Удивительно, какой глубокий след оставляет в сознании человека то место, где он родился и вырос, и как прочны воспоминания о нем. С тех пор, как я уехал из Соук-Сентра на восток и поступил в колледж, прошло двадцать девять лет. За эти годы — больше четверти века — я приезжал сюда два или три раза на месяц-другой, несколько раз гостил недели по две, но в остальном совершенно потерял связь с городом. Однако я помню его так же отчетливо, как если бы уехал лишь вчера.
На проспектах Нью-Йорка, Парижа, Берлина, Стокгольма, в горных деревушках Италии, в залитых солнцем виллах Испании и в пожелтевших древних храмах Афин я вспоминаю его улицы, его людей, его знакомые приветливые лица. Десять миль для меня всегда будут не математической абстракцией, а расстоянием от Соук-Сентра до Мелроза. Понятие «запад» всегда, хотя бы я дожил до девяноста лет, будет ассоциироваться не с Калифорнией и Скалистыми горами, а с Хобокен-хилл, который оказывается слева, если стать лицом к дому доктора Э. Дж. Льюиса.[1]
Таковы простые и неистребимые впечатления детства. Я пишу эти строки в Коннектикуте, а в середине мая уеду на свою вермонтскую ферму, но я ни минуты не сожалею, что родился и вырос в городке среди прерии, а не в Новой Англии, или Нью-Йорке, или пусть даже в старой Англии, или на европейском континенте.

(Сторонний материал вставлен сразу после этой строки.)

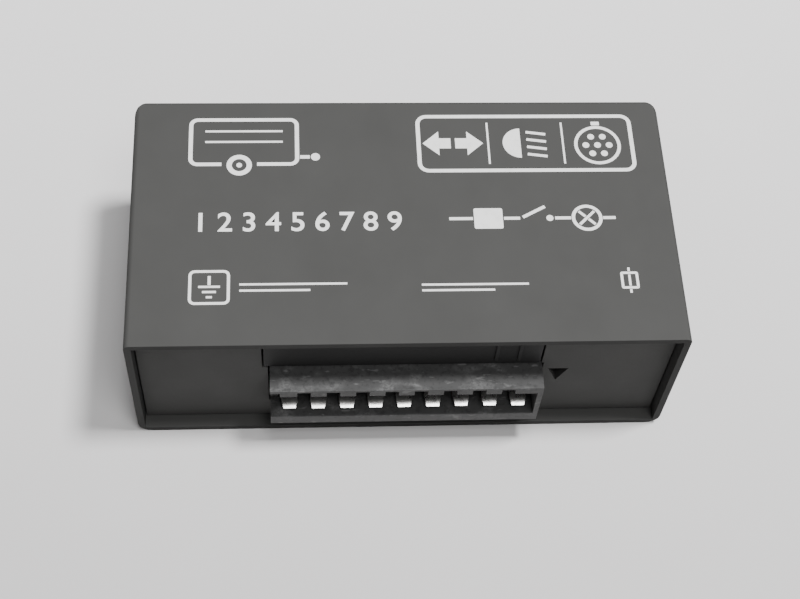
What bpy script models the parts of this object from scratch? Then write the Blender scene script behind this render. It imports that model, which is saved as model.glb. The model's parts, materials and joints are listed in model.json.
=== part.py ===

Если я и критиковал эти городки, то, во всяком случае, не больше, чем Нью-Йорк, Париж и знаменитые университеты. Я убежден, что нигде на земном шаре меня в детстве не окружали бы столь дружелюбные люди. Глядя на юнцов из богатых семей Новой Англии, у которых есть свои автомобили и которые разъезжают по всему свету, я думаю, что они не знают и десятой доли тех радостей, которые достались мне в детстве: я мог купаться и ловить рыбу в озере Солт-Лейк, плавать по его бурным волнам на плоту (возможно, связанном из ворованных бревен), совершать походы к Фэри-Лейк, по десять миль вышагивать с ружьем в октябре, кататься на санках с Хобокен-хилл, воровать дыни или, затаив дыхание, слушать декламатора в зале организации «Великая Армия Республики».[2] То было хорошее время, хороший город и хорошая подготовка к жизни.